Speaking of schools -- one of the proposed cuts is $355 million to the Board of Education. This is a mayoral cut, strictly speaking, but the governor and the State Legislature will play a role in how big it finally ends up being. Now, staying on the subject of the schools, the mayor, as you know, wants control of the Board of Ed. So the parameters of the deal being sketched out now in Albany are as follows. The mayor will get control of the schools, possibly in the form of an eleven-member board on which he has a majority of votes (six, to the borough presidents' five). In return, that $355 million will be restored.

There are some, however, who want more than the mere restoration of a cut. This is where taxes come in. City Council Speaker Gifford Miller, along with a majority of members of the City Council and most members of the city delegations in both state houses, all egged on by the Working Families Party, support a small surcharge in the city's personal-income tax to be dedicated to schools. This group is largely Democratic but does include a few Republicans, among them Queens state senator Frank Padavan.

Under the proposals (there are two), a person earning $97,400 would pay an extra $118 to $142 a year. That's one meal with Danny Meyer, or not even. So it's not much to pay, and when set against savings such an earner would reap from the Bush tax cut -- something three out of four New Yorkers voted against -- he or she would still come out $2,000 ahead. The City Council's version of the proposal would bring in $398 million. Most of these same people would also very much like to see a restoration of the commuter tax, done away with by Albany in 1999, which would garner another $400 million or so. Both would mean $800 million less in borrowing and wishing -- not to mention construction of new classrooms, and new textbooks for students currently working with Xeroxed copies of old ones (this is true; this year's state budget seeks a further reduction in the city's textbook allowances).

You may be saying: Fair enough on the commuter tax, but why throw more money at the sinkhole on Livingston Street? It's a legitimate question, and it's one I can't settle definitively in this space. But I can make two points: The Board of Ed has absorbed $3 billion in cuts over a decade; schools across the city have canceled sports programs, art and music classes, and other essentials. Also, it is the experience of this city that dedicated taxes work. In 1991, Mayor David Dinkins led the push for a surcharge (since ended) to hire 5,000 more police officers, which helped kick-start the dramatic crime reduction.
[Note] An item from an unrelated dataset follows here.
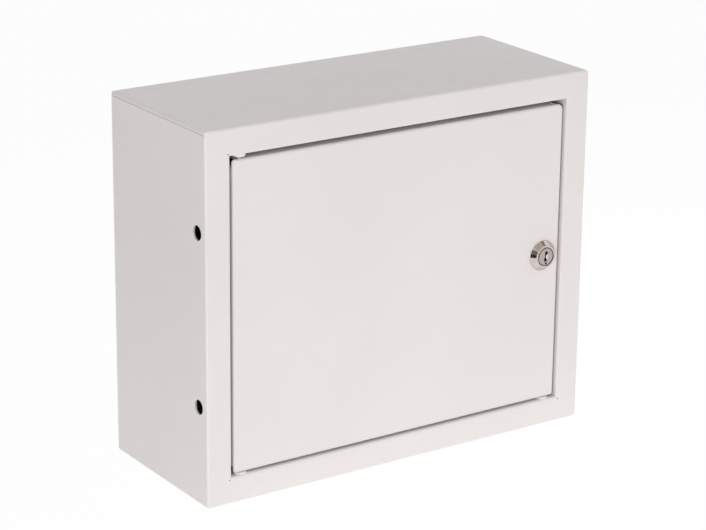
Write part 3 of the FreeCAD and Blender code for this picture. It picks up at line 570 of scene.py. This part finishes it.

And so, back to leverage. What can make the mayor consider these proposals? Partly Giff Miller. He has pushed the tax issue adroitly and will start budget negotiations with the mayor's people soon. "The only reason it's unrealistic is that he says it's unrealistic," Miller says. "The minute he comes onboard, it becomes realistic." That can happen if city-area legislators in Albany say they'll block mayoral control of the schools unless Bloomberg signs on to the education tax. They may do that, but only if they, in turn, feel the pressure -- from interest groups, public-school parents, and you (trust me, they won't get any from editorial boards).

That Bloomberg will not consider these taxes this year, while signaling he may do so after Pataki (presumably) wins reelection, tells us a lot. A mayor is supposed to fight the governor on New York City's behalf. Every recent mayor has. "I've researched this," says Assemblyman Scott Stringer, who introduced a bill to reinstate the commuter tax. "Every mayor since Lindsay, when the tax was imposed, has not only supported it but asked for more."
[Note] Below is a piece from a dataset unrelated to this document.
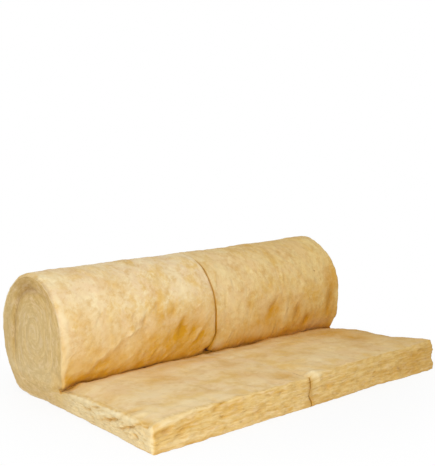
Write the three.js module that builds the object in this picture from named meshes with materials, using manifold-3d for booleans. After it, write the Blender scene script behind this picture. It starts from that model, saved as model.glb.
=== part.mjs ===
// A roll of glass-wool insulation, partly unrolled on a flat floor.
//
// The mat is slit lengthways into strips that fit between studs, and all the strips are wound together.
// Each strip is one piece of wool: a free tongue lies flat on the floor, then turns up at the back and
// winds over the top, down the front and on inwards to the core. The wool is squeezed in the roll and
// swells again along the tongue. The roll's own weight flattens its underside onto the tongue.
//
// Millimetres, +Z up. X runs along the roll, and the tongue points to -Y.
// The origin is on the floor, at the centre of the bounding box.
import * as THREE from 'three';
import { mergeVertices } from 'three/addons/utils/BufferGeometryUtils.js';
import Module from 'manifold-3d';

const wasm = await Module();
wasm.setup();

// ---------------------------------------------------------------- driving dimensions

const STRIP_NAMES = ['left_wool_strip', 'right_wool_strip']; // side by side along X
const STRIP_WIDTH = 600; // fits between studs at 600 mm centres
const SLIT_GAP = 0.6; // knife slit between two strips

const ROLL_RADIUS = 210; // winding centre down to the floor
const WOUND_THICKNESS = 40; // one turn of squeezed mat
const OUTER_SWELL = 28; // the outermost turn is this much thicker where it bulges, at front and back
const CORE_SHIFT = 10; // how far the inner turns have slipped towards the tongue
const CORE_RADIUS = 18; // where the winding starts

const TONGUE_LENGTH = 630; // free mat, from below the winding centre to its cut end
const FULL_THICKNESS = 93; // the mat when it has swelled right up
const RECOVERY_LENGTH = 136; // unrolled length over which 63% of the squeeze is lost

const HEEL_SAG = 2.8; // section exponent of the full heel at the floor, 2 being round
const BACK_SAG = 2.45; // the same above the heel
const NIP_SAG = 3.7; // the same where the roll lies on its tongue
const CORE_SAG = 2; // the same at the core
const HEEL_ANGLE = THREE.MathUtils.degToRad(30); // winding angle at which the heel ends
const BACK_ANGLE = THREE.MathUtils.degToRad(50); // winding angle at which the back has begun
const NIP_ANGLE = THREE.MathUtils.degToRad(330); // winding angle at which the roll sags most
const SWELL_ANGLE = THREE.MathUtils.degToRad(430); // by this angle the outer turn has swelled right up
const TIGHT_SWELL = 0.25; // share of the swell that is left above and below, where the turns press

const RIM_RADIUS = 8; // rounding of the mill-cut outer ends
const CORNER_RADIUS = 12; // rounding of the tongue's cut end, top and bottom
const RIM_LIMIT = 0.75; // the rim is rounded by at most this share of the tongue's corner

const SEAM_WIDTH = 2.4; // the line between two turns, open at the strip's ends
const SEAM_DEPTH = 16; // how far in that line stays open

const OUTLINE_STEP = THREE.MathUtils.degToRad(5);
const SEAM_STEP = THREE.MathUtils.degToRad(10);
const TONGUE_STEPS = 12;
const CORNER_STEPS = 4;
const RIM_STEPS = 3;

const FULL_TURN = 2 * Math.PI;
const CORE_ANGLE = ((ROLL_RADIUS - OUTER_SWELL - CORE_RADIUS) / WOUND_THICKNESS) * FULL_TURN;

const SAG_STATIONS = [
  [0, HEEL_SAG],
  [HEEL_ANGLE, HEEL_SAG],
  [BACK_ANGLE, BACK_SAG],
  [NIP_ANGLE, NIP_SAG],
  [CORE_ANGLE, CORE_SAG],
];

// ---------------------------------------------------------------- the section, in the YZ plane

// How square the lower half of the winding is at a winding angle, as the exponent of a superellipse.
function sagAt(angle) {
  const { lerp, inverseLerp } = THREE.MathUtils;
  const next = SAG_STATIONS.findIndex(([end]) => angle <= end);
  const [[from, sag], [to, nextSag]] = SAG_STATIONS.slice(Math.max(next, 1) - 1);
  return lerp(sag, nextSag, inverseLerp(from, to, angle));
}

// The mat's outer face at a winding angle, measured from the floor, back, up, over and inwards.
// The point is relative to the tangent point where the mat leaves the floor.
function windingPoint(angle, outwards = 0) {
  const across = Math.abs(Math.sin(angle));
  const down = Math.cos(angle);
  const sag = sagAt(angle);
  const inside = THREE.MathUtils.smoothstep(angle, NIP_ANGLE, SWELL_ANGLE);
  const swell = OUTER_SWELL * inside * THREE.MathUtils.lerp(TIGHT_SWELL, 1, across ** 2);
  const round = ROLL_RADIUS - (WOUND_THICKNESS * angle) / FULL_TURN - swell;
  const squared = down > 0 ? (across ** sag + down ** sag) ** (-1 / sag) : 1;
  const radius = round * squared + outwards;
  return new THREE.Vector2(radius * Math.sin(angle) - CORE_SHIFT * inside, ROLL_RADIUS - radius * down);
}

// Thickness of the unrolled mat at a distance from the tangent point.
function matThickness(distance) {
  const left = Math.exp(-Math.max(distance, 0) / RECOVERY_LENGTH);
  return FULL_THICKNESS - (FULL_THICKNESS - WOUND_THICKNESS) * left;
}

// The winding angle at which the roll's front comes down onto the tongue's upper face.
function creaseAngle() {
  const height = (angle) => {
    const point = windingPoint(angle);
    return point.y - matThickness(-point.x);
  };
  let above = FULL_TURN * 0.75;
  let below = FULL_TURN;
  for (let i = 0; i < 40; i += 1) {
    const middle = (above + below) / 2;
    if (height(middle) > 0) above = middle;
    else below = middle;
  }
  return above;
}

// The line between two turns: on the tongue's upper face as far as the tangent point, then the winding.
function seamPoint(angle, outwards) {
  const point = windingPoint(angle, outwards);
  if (angle < FULL_TURN) point.y = Math.max(point.y, matThickness(-point.x) - outwards);
  return point;
}

function stepped(from, to, step, point) {
  const count = Math.max(1, Math.ceil((to - from) / step));
  return Array.from({ length: count + 1 }, (_, i) => point(from + ((to - from) * i) / count));
}

// The strip's outline: along the floor, round the roll to the crease, and back along the tongue.
function stripSection() {
  const crease = creaseAngle();
  const start = windingPoint(crease);
  const endHeight = matThickness(TONGUE_LENGTH);
  const corner = Math.min(CORNER_RADIUS, endHeight / 2);
  const topLength = TONGUE_LENGTH - corner + start.x;
  const bottomCorner = stepped(Math.PI, 1.5 * Math.PI, Math.PI / 2 / CORNER_STEPS, (a) =>
    new THREE.Vector2(
      corner * (1 + Math.cos(a)) - TONGUE_LENGTH,
      corner * (1 + Math.sin(a)),
    ));
  const roll = stepped(0, crease, OUTLINE_STEP, (a) => windingPoint(a));
  const top = stepped(0, topLength, topLength / TONGUE_STEPS, (d) =>
    new THREE.Vector2(start.x - d, matThickness(d - start.x))).slice(1);
  const shoulder = top.at(-1).y;
  const topCorner = stepped(0.5 * Math.PI, Math.PI, Math.PI / 2 / CORNER_STEPS, (a) =>
    new THREE.Vector2(
      corner * (1 + Math.cos(a)) - TONGUE_LENGTH,
      shoulder - corner * (1 - Math.sin(a)),
    )).slice(1);
  return [...bottomCorner, ...roll, ...top, ...topCorner];
}

// The line between the turns, as a thin band from the crease to the core.
function seamSection() {
  const start = creaseAngle() - SEAM_STEP / 4;
  const side = (outwards) =>
    stepped(start, CORE_ANGLE, SEAM_STEP, (a) => seamPoint(a, outwards));
  return [...side(SEAM_WIDTH / 2), ...side(-SEAM_WIDTH / 2).reverse()];
}

// ---------------------------------------------------------------- solids

// Extrudes a section of YZ points along +X from x = 0. The ends are rounded if a radius is given.
function alongX(points, length, rim = 0) {
  const geometry = new THREE.ExtrudeGeometry(new THREE.Shape(points), {
    depth: length - 2 * rim,
    bevelEnabled: rim > 0,
    bevelThickness: rim,
    bevelSize: rim,
    bevelOffset: -rim,
    bevelSegments: RIM_STEPS,
  });
  const [x, y, z] = [0, 1, 2].map((i) => new THREE.Vector3().setComponent(i, 1));
  return geometry.translate(0, 0, rim).applyMatrix4(new THREE.Matrix4().makeBasis(y, z, x));
}

function toSolid(geometry) {
  const bare = geometry.clone().deleteAttribute('normal').deleteAttribute('uv');
  const merged = mergeVertices(bare, 1e-4);
  return new wasm.Manifold(new wasm.Mesh({
    numProp: 3,
    vertProperties: merged.attributes.position.array,
    triVerts: new Uint32Array(merged.index.array),
  }));
}

function toGeometry(solid) {
  const { vertProperties, triVerts } = solid.getMesh();
  const geometry = new THREE.BufferGeometry();
  geometry.setAttribute('position', new THREE.BufferAttribute(vertProperties, 3));
  geometry.setIndex(new THREE.BufferAttribute(triVerts, 1));
  const faceted = geometry.toNonIndexed();
  faceted.computeVertexNormals();
  return faceted;
}

// One strip with its mill-cut end at x = 0, rounded, and its knife-cut end square.
function stripSolid() {
  const width = STRIP_WIDTH - SLIT_GAP / 2;
  const rim = Math.min(RIM_RADIUS, RIM_LIMIT * CORNER_RADIUS);
  const blank = toSolid(alongX(stripSection(), width + 2 * rim, rim));
  const size = 4 * (ROLL_RADIUS + TONGUE_LENGTH);
  const offcut = toSolid(new THREE.BoxGeometry(size, size, size).translate(width + size / 2, 0, 0));
  const seam = alongX(seamSection(), 2 * SEAM_DEPTH).translate(-SEAM_DEPTH, 0, 0);
  return blank
    .subtract(offcut)
    .subtract(toSolid(seam))
    .subtract(toSolid(seam.clone().translate(width, 0, 0)));
}

// ---------------------------------------------------------------- the roll

const wool = new THREE.MeshStandardMaterial({ color: 0xe3c384, roughness: 0.95, metalness: 0 });

const solid = stripSolid();
const { min, max } = solid.boundingBox();
const centreY = (min[1] + max[1]) / 2;

const roll = new THREE.Group();
STRIP_NAMES.forEach((name, i) => {
  const isLeft = i === 0;
  const strip = new THREE.Mesh(toGeometry(isLeft ? solid : solid.mirror([1, 0, 0])), wool);
  strip.name = name;
  strip.position.set(isLeft ? -STRIP_WIDTH : STRIP_WIDTH, -centreY, 0);
  roll.add(strip);
});

export default roll;
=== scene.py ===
"""A part-unrolled roll of glass wool, slit into two strips, on a plain studio floor."""

import math
from types import SimpleNamespace

import bmesh
import bpy
import numpy as np
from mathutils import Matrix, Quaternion, Vector, noise


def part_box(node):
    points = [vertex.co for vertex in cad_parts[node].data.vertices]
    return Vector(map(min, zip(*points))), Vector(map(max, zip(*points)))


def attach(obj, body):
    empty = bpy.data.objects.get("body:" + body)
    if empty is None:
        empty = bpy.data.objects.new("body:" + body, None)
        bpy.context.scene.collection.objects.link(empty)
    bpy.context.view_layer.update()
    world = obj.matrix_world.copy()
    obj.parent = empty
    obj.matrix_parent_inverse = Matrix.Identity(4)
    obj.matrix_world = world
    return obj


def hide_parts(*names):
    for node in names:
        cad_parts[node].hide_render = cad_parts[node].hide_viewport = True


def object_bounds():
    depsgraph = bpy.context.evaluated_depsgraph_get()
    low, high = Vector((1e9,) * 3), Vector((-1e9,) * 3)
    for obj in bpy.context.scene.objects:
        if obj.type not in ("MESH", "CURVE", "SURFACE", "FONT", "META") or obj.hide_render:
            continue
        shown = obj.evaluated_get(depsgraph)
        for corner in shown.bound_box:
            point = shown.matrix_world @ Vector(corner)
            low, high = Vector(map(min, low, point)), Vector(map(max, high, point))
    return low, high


bl_info = {
    "name": "Glass Wool Roll",
    "version": (1, 0, 0),
    "blender": (4, 5, 0),
    "location": "View3D > Sidebar > Wool Roll",
    "description": "Builds a part-unrolled roll of slit glass wool mat",
    "category": "Add Mesh",
}

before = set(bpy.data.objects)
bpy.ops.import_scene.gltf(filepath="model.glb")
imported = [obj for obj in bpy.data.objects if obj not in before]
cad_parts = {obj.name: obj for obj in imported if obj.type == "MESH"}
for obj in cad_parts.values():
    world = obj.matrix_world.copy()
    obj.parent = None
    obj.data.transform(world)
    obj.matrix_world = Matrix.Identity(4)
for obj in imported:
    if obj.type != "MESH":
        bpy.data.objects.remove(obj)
cad_low, cad_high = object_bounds()

TURN = 2 * math.pi
HALF_WIDTH = cad_high[0]  # of the whole roll
ROLL_HEIGHT = 0.4
STRIPS = {"left_wool_strip": -1, "right_wool_strip": 1}  # node and the side of the slit it lies on


# ---- sizes and colours


def measure(name, description, default, low=0):
    """A length setting."""
    return bpy.props.FloatProperty(
        name=name, description=description, default=default, min=low, unit="LENGTH")


class WoolRollSizes(bpy.types.PropertyGroup):
    """Sizes of the roll and of its wool's relief."""

    roll_radius: measure("Roll Radius", "Winding centre down to the floor", 0.21, 0.05)
    wound: measure("Wound Thickness", "One turn of squeezed mat", 0.04, 0.01)
    outer_swell: measure("Outer Swell", "How much thicker the outermost turn is at front and back", 0.028)
    core_shift: measure("Core Shift", "How far the inner turns have slipped towards the tongue", 0.01)
    tongue: measure("Tongue Length", "Free mat, from below the winding centre to its cut end", 0.63, 0.3)
    full: measure("Full Thickness", "The mat when it has swelled right up", 0.093, 0.02)
    recovery: measure("Recovery Length", "Unrolled length over which 63% of the squeeze goes", 0.136, 0.05)
    crease_depth: measure("Crease Depth", "How far in the crease between roll and tongue runs", 0.016, 0.005)
    crease_width: measure("Crease Width", "Mouth of that crease", 0.0035)
    rim: measure("Rim Rounding", "Rounding of the roll's outer ends", 0.008)
    seam: measure("Seam Depth", "Depth of the line between two turns at the ends", 0.0018)
    lumps: measure("Lumps", "Height of the broad swells in the wool's face", 0.004)
    tear: measure("Tear", "Depth of the torn layers on the tongue's cut faces", 0.004)


def hex_colour(text):
    """sRGB hex to linear RGB."""
    parts = [int(text[i:i + 2], 16) / 255 for i in (1, 3, 5)]
    return [c / 12.92 if c <= 0.04045 else ((c + 0.055) / 1.055) ** 2.4 for c in parts]


def colour(name, description, text):
    """A colour setting whose default is an sRGB hex value."""
    return bpy.props.FloatVectorProperty(
        name=name, description=description, default=hex_colour(text), subtype="COLOR", min=0, max=1)


class WoolRollColours(bpy.types.PropertyGroup):
    """Colours of the glass wool and of the studio."""

    cream: colour("Cream", "Clean face of the wool", "#ECD4A6")
    # also the colour of the painted highlights at the left rim, on the tongue's side and on raised ridges
    pale: colour("Pale", "Palest, fluffed-up wool", "#F4E3B8")
    blush: colour("Blush", "Greyer, pinkish cloud in the face", "#E8CBA0")
    straw: colour("Straw", "Yellower cloud in the face", "#DEB562")
    tan: colour("Tan", "Darker cloud in the face", "#CDA057")
    # partly painted shade: it darkens the right strip more towards its right end
    browned_and_shaded: colour("Browned", "What the browner strip's colours are multiplied by", "#F6ECC9")
    # also painted as shade: the amber low on the roll's front, in the slit and in the crease
    resin: colour("Resin", "Binder-rich, amber wool", "#D29A20")
    cut: colour("Cut", "Wool torn open on the tongue", "#DCBA76")
    cut_pale: colour("Cut Pale", "Pale layers of a cut face", "#EDD298")
    cut_dark: colour("Cut Dark", "Dark layers of a cut face", "#C89B4C")
    olive: colour("Olive", "Duller layers of the mill-cut ends", "#BF9C55")
    sawn: colour("Sawn", "Wool of the roll's mill-cut ends", "#D9B674")
    # painted shade: the colour that pockets, seams, pits, the slit and the crease are darkened towards
    cavity_shade: colour("Cavity", "Inside of a torn pocket or a seam", "#7E4A12")
    floor: colour("Floor", "Studio floor", "#F8F8F6")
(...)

But Bloomberg is catering to the governor's political needs, and he fears the wrath of the tax-phobic business Establishment. A mayor needs to keep that element happy. But a mayor who won with nearly half the Latino vote and a quarter of the black vote also has a constituency of public-school parents to whom he is answerable.

And say what you will about Mark Green, but there is utterly no doubt that if Green, labeled a racist last year by some, were the city's Democratic mayor, he would be fighting for his black and brown constituents and at the very least clamoring for restoration of the commuter tax. Even Rudy Giuliani, no tax-and-spender, howled when Albany furtively deep-sixed it. From Bloomberg, not a word.

You'll hear from him next year, when he faces another daunting gap and acknowledges that maybe taxes aren't so bad. And you'll be able to say "I told you so."